We currently use Arch Linux exclusively for servers.  Much of our equipment comes from Dell and one of the gotchas of using a non-Redhat, non-SUSE linux distribution with their servers is you cannot just drop in their Open Manage tools to monitor everything.  As a side note, despite the bloat of Open Manage, it actually isn’t a bad set of tools once you get it installed (on an rpm-based distribution) – the command line utilities you get with it are pretty decent.  The GUI stuff is largely worthless in my biased opinion.

In any case, Open Manage is a big pile of rpms with lots of dependencies so it wouldn’t be easy to transfer to Arch.  I posted awhile back about using LSI’s Megaraid CLI tool to monitor Dell raid arrays but what about everything else?  One big item that was really haunting me was power supplies.  I had no monitoring on those things so if I went too long between datacenter visits to check for amber lights on the fronts of the servers, we could have a double PSU failure on a really important server and be in a lot of trouble.  Server PSUs fail A LOT so don’t discount the importance of monitoring them.  My personal experience might be unusual, but i’ve had more PSUs fail than hard drives.

Yesterday I read up on Intelligent Platform Management Interface (IPMI) and saw that Dell has supported it for awhile.
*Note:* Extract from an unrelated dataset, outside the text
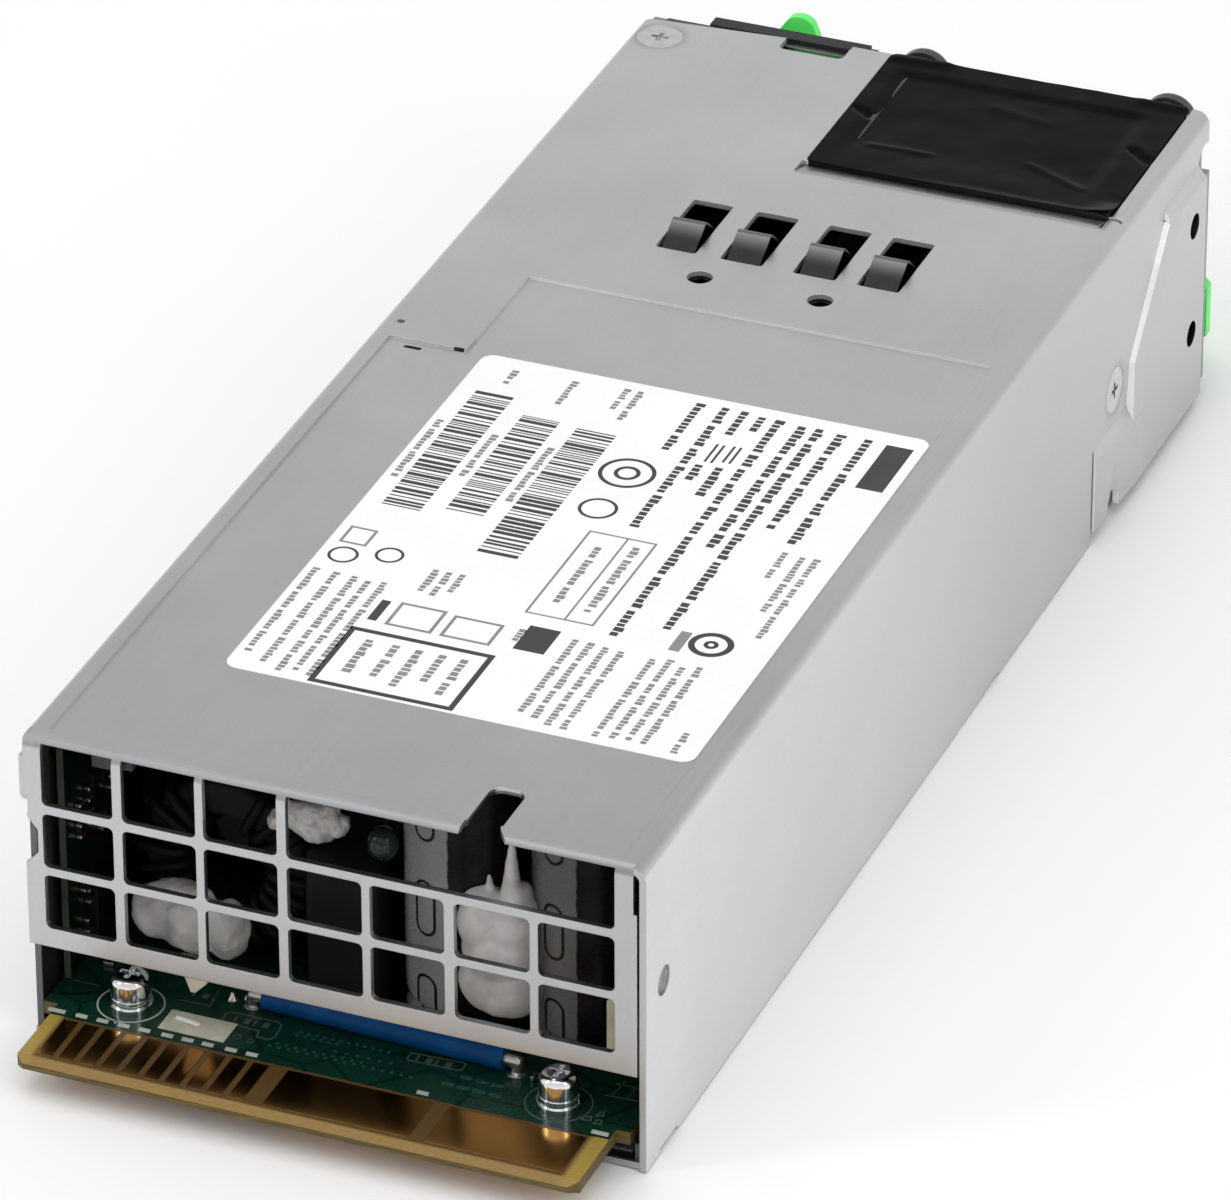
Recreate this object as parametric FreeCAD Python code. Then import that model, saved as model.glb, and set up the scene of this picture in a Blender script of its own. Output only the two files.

I suspect their Open Manage tools are simply a proprietary wrapper around this.

So you just need some other software that will let you access this stuff. Some quick searches revealed ipmitools and freeipmi being popular.  I went with freeipmi because it is a very active project with recent updates (the Arch Linux AUR had them both but both PKGBUILDs were broken).

Installing it is straight forward:  download tarball, unpack, ./configure, make, make install.  This will place a bunch of command line tools in /usr/local/sbin/.  You’ll probably want to script the install process if you have to setup lots of servers.  Or, don’t be lazy like me and bundle up a PKGBUILD for the Arch AUR and just use yaourt for the installs.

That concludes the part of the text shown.